● **Direction**
All entries must be extracted exactly, with nothing added or dropped.

● **Input records**
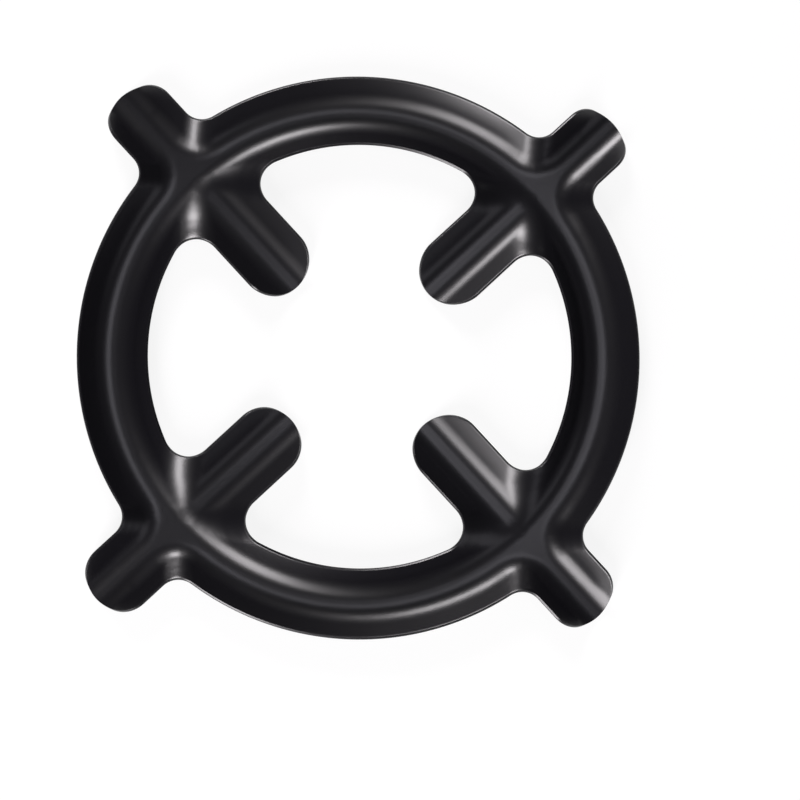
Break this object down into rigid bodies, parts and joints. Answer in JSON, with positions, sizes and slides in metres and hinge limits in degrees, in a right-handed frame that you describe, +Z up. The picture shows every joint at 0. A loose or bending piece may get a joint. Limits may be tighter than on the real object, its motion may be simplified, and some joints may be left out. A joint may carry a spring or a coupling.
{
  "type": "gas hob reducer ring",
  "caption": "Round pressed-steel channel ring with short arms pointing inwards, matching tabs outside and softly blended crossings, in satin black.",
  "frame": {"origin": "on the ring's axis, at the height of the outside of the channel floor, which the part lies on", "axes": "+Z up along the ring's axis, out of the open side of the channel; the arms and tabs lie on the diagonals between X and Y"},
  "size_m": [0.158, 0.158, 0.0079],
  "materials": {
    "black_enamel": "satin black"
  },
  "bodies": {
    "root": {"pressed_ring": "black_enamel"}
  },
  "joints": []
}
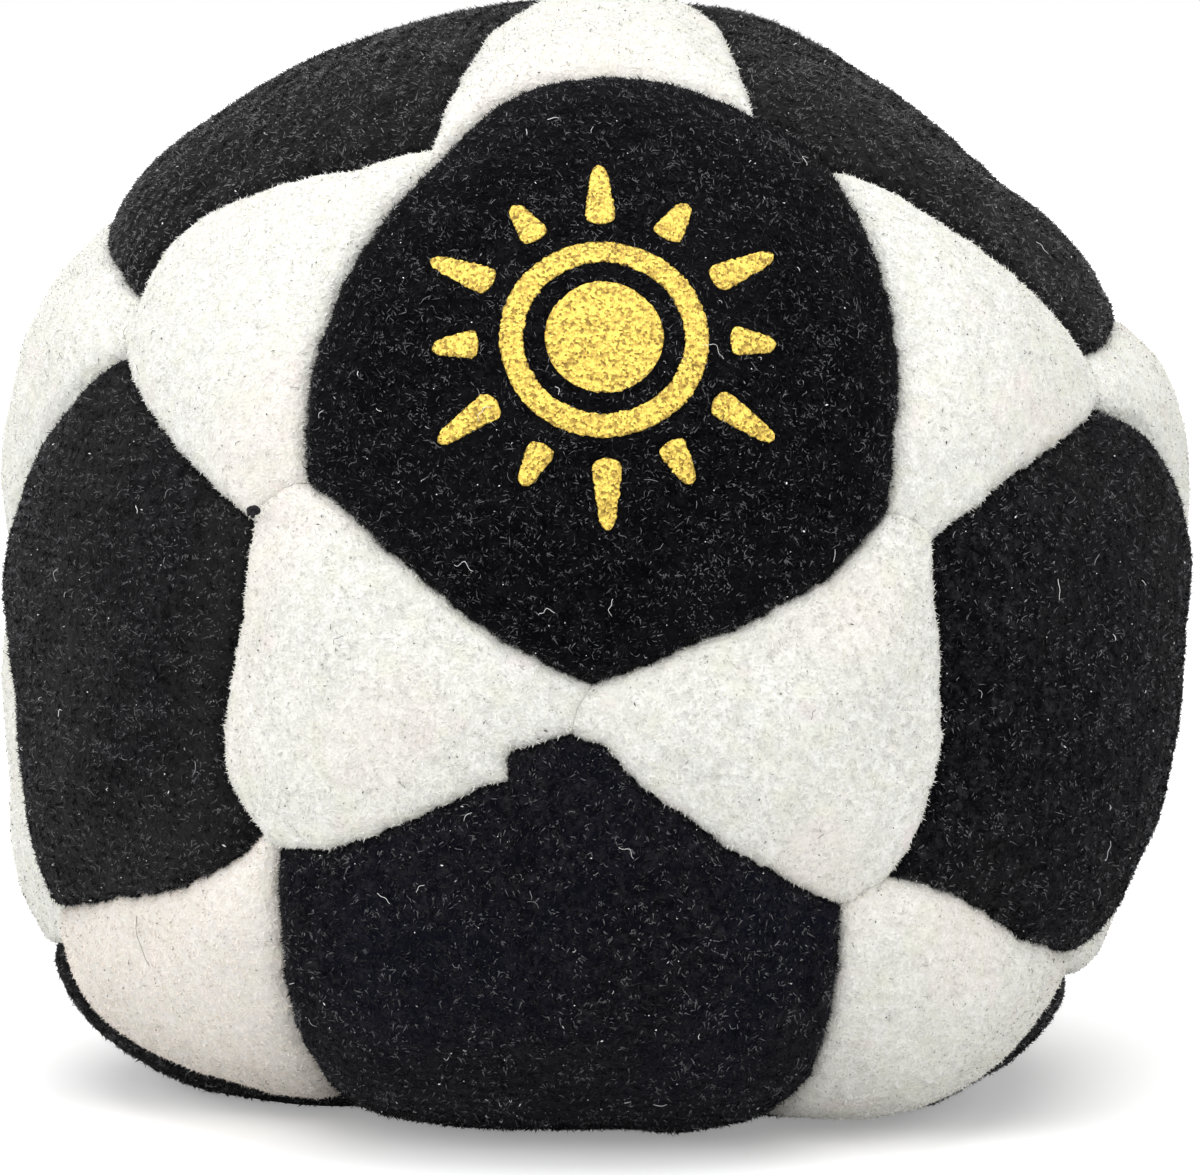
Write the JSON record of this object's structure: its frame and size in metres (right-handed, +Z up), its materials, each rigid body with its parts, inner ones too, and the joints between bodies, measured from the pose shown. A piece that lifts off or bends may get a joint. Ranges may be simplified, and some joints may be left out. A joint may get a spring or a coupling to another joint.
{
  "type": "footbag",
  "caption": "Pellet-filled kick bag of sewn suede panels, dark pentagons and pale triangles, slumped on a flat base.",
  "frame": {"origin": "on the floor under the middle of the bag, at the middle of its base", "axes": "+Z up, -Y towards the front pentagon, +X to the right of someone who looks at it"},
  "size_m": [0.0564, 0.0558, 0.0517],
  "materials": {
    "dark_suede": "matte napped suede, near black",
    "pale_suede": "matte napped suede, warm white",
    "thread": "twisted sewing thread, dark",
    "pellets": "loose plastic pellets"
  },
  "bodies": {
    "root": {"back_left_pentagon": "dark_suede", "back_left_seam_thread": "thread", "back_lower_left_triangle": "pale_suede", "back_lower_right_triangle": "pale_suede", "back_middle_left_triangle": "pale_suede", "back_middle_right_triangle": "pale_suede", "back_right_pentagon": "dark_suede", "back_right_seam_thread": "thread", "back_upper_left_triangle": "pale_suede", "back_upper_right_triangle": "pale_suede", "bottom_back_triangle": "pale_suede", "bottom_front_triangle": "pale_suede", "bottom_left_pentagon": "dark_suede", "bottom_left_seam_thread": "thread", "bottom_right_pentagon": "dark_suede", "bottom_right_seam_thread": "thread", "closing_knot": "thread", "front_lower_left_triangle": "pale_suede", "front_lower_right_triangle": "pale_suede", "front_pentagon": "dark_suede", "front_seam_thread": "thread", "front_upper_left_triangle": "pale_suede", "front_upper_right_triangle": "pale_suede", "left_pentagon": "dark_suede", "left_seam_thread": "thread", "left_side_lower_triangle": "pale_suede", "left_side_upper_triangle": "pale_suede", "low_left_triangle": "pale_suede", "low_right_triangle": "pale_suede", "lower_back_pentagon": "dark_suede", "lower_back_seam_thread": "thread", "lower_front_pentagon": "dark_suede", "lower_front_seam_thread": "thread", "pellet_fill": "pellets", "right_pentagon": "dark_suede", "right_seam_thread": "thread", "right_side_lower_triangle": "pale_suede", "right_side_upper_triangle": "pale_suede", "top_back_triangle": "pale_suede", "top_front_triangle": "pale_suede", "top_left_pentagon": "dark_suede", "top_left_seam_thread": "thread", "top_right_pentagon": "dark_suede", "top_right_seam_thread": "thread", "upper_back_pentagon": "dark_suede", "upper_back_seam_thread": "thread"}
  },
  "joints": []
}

● **Completed exercise**
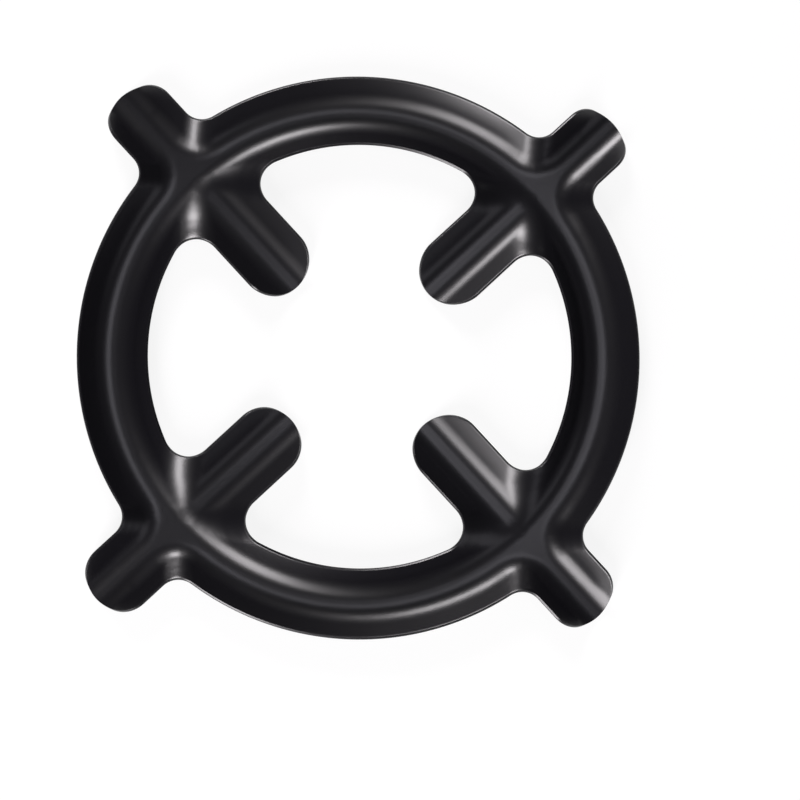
Break this object down into rigid bodies, parts and joints. Answer in JSON, with positions, sizes and slides in metres and hinge limits in degrees, in a right-handed frame that you describe, +Z up. The picture shows every joint at 0. A loose or bending piece may get a joint. Limits may be tighter than on the real object, its motion may be simplified, and some joints may be left out. A joint may carry a spring or a coupling.
{
  "type": "gas hob reducer ring",
  "caption": "Round pressed-steel channel ring with short arms pointing inwards, matching tabs outside and softly blended crossings, in satin black.",
  "frame": {"origin": "on the ring's axis, at the height of the outside of the channel floor, which the part lies on", "axes": "+Z up along the ring's axis, out of the open side of the channel; the arms and tabs lie on the diagonals between X and Y"},
  "size_m": [0.158, 0.158, 0.0079],
  "materials": {
    "black_enamel": "satin black"
  },
  "bodies": {
    "root": {"pressed_ring": "black_enamel"}
  },
  "joints": []
}
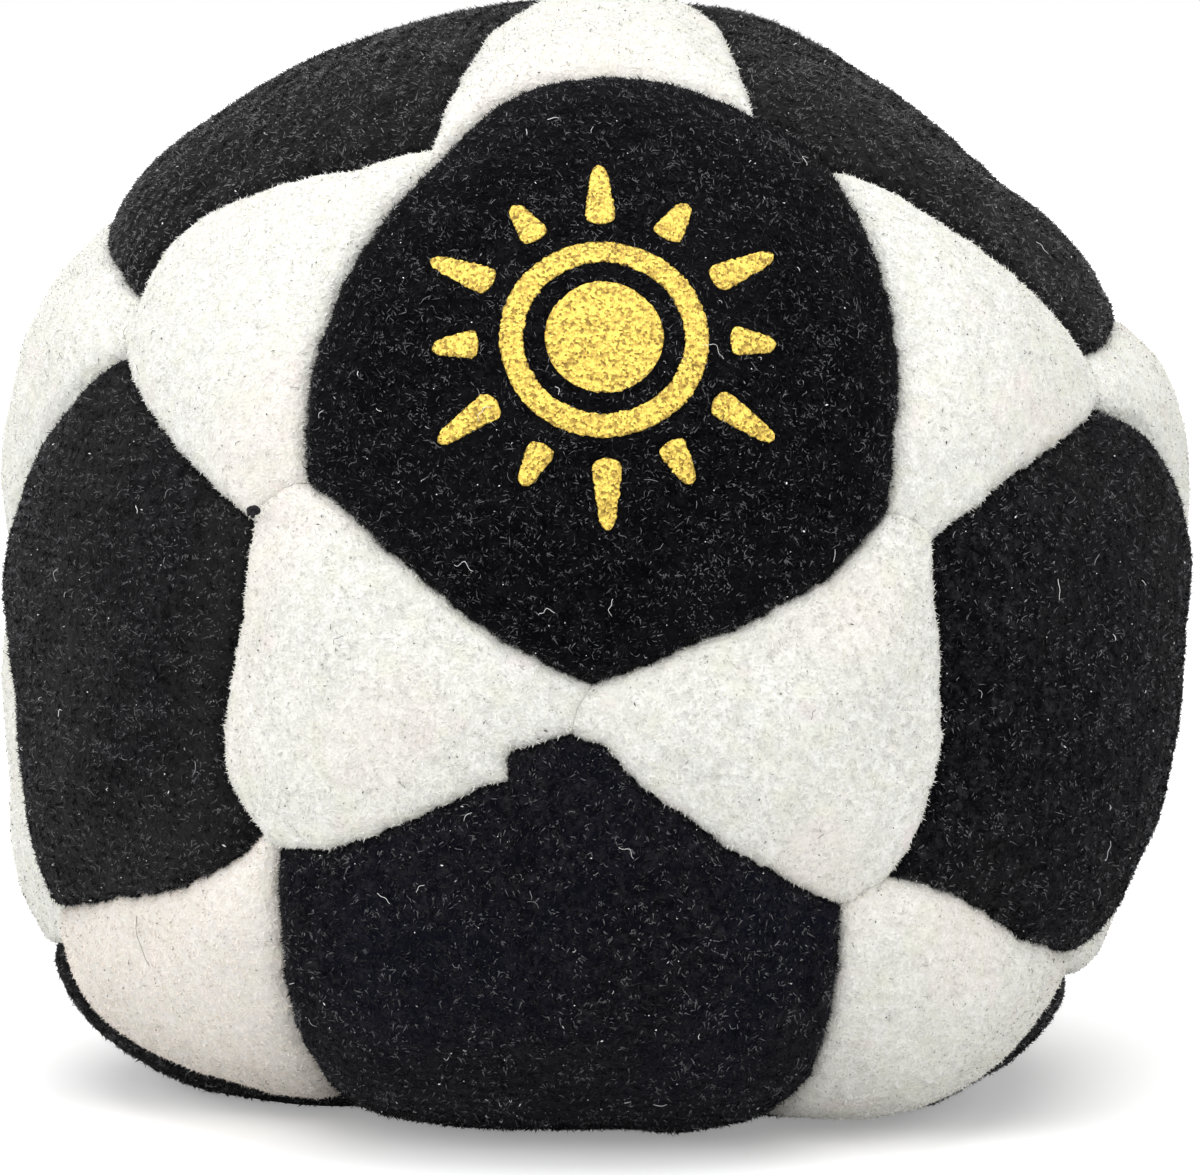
Write the JSON record of this object's structure: its frame and size in metres (right-handed, +Z up), its materials, each rigid body with its parts, inner ones too, and the joints between bodies, measured from the pose shown. A piece that lifts off or bends may get a joint. Ranges may be simplified, and some joints may be left out. A joint may get a spring or a coupling to another joint.
{
  "type": "footbag",
  "caption": "Pellet-filled kick bag of sewn suede panels, dark pentagons and pale triangles, slumped on a flat base.",
  "frame": {"origin": "on the floor under the middle of the bag, at the middle of its base", "axes": "+Z up, -Y towards the front pentagon, +X to the right of someone who looks at it"},
  "size_m": [0.0564, 0.0558, 0.0517],
  "materials": {
    "dark_suede": "matte napped suede, near black",
    "pale_suede": "matte napped suede, warm white",
    "thread": "twisted sewing thread, dark",
    "pellets": "loose plastic pellets"
  },
  "bodies": {
    "root": {"back_left_pentagon": "dark_suede", "back_left_seam_thread": "thread", "back_lower_left_triangle": "pale_suede", "back_lower_right_triangle": "pale_suede", "back_middle_left_triangle": "pale_suede", "back_middle_right_triangle": "pale_suede", "back_right_pentagon": "dark_suede", "back_right_seam_thread": "thread", "back_upper_left_triangle": "pale_suede", "back_upper_right_triangle": "pale_suede", "bottom_back_triangle": "pale_suede", "bottom_front_triangle": "pale_suede", "bottom_left_pentagon": "dark_suede", "bottom_left_seam_thread": "thread", "bottom_right_pentagon": "dark_suede", "bottom_right_seam_thread": "thread", "closing_knot": "thread", "front_lower_left_triangle": "pale_suede", "front_lower_right_triangle": "pale_suede", "front_pentagon": "dark_suede", "front_seam_thread": "thread", "front_upper_left_triangle": "pale_suede", "front_upper_right_triangle": "pale_suede", "left_pentagon": "dark_suede", "left_seam_thread": "thread", "left_side_lower_triangle": "pale_suede", "left_side_upper_triangle": "pale_suede", "low_left_triangle": "pale_suede", "low_right_triangle": "pale_suede", "lower_back_pentagon": "dark_suede", "lower_back_seam_thread": "thread", "lower_front_pentagon": "dark_suede", "lower_front_seam_thread": "thread", "pellet_fill": "pellets", "right_pentagon": "dark_suede", "right_seam_thread": "thread", "right_side_lower_triangle": "pale_suede", "right_side_upper_triangle": "pale_suede", "top_back_triangle": "pale_suede", "top_front_triangle": "pale_suede", "top_left_pentagon": "dark_suede", "top_left_seam_thread": "thread", "top_right_pentagon": "dark_suede", "top_right_seam_thread": "thread", "upper_back_pentagon": "dark_suede", "upper_back_seam_thread": "thread"}
  },
  "joints": []
}